Still, some related bills have passed through the Legislature, including one that would have legalized “physical force” to remove perceived trespassers. The bill passed through the House of Representatives but died in a Senate committee.

Colorado lawmakers, on the other hand, are taking up legislation that would eliminate the possibility of trespassing charges against those who cross corners and would prevent landowners from erecting fences within 5 feet of an intersection of private and public land.

There is one thing that people on both sides of the issue can agree on: They want to know the law on corner-crossing, and they want the rules to work for both public recreationists and private landowners.

“Everybody wants to find a solution on corner-crossing no matter where you’re at,” said Tim Brass, director of state policy and stewardship for BHA. “And given this case is being heard at the federal level, I think it could have implications outside of Wyoming.”
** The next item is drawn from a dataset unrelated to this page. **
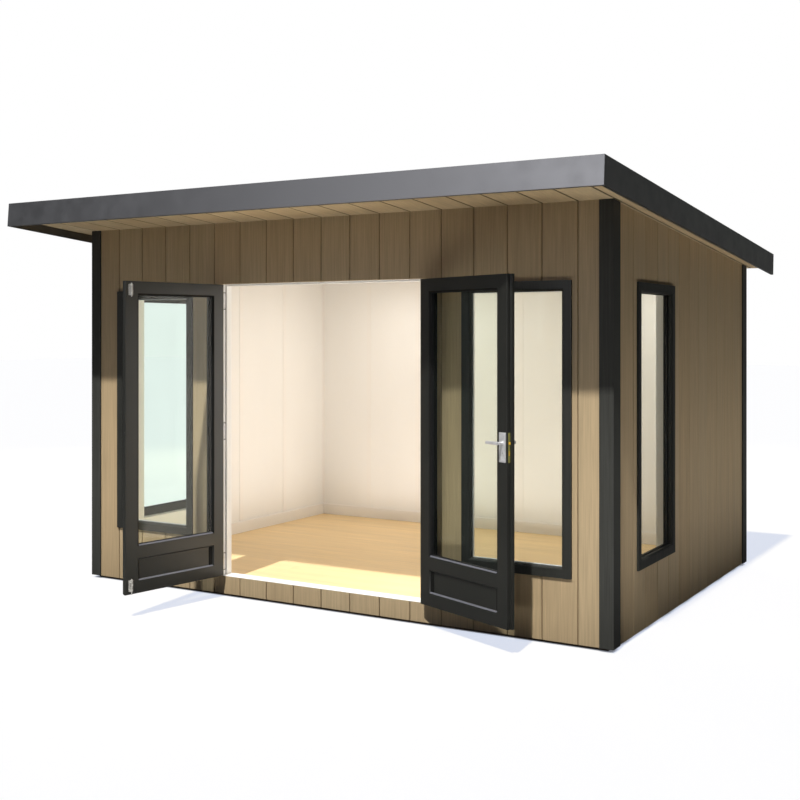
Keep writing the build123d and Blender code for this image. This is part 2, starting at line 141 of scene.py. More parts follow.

Semerad, the hunters’ attorney, said that while he’s surprised at the amount of attention attracted by a battle that was born in a remote corner of Wyoming, the case puts two quintessentially American freedoms at odds — the right to enjoy public lands and the ability to protect private property.

“In a way, that’s very capitalistic and very American in its own right,” he said of private property rights. “But there’s a different American tradition of the open range.”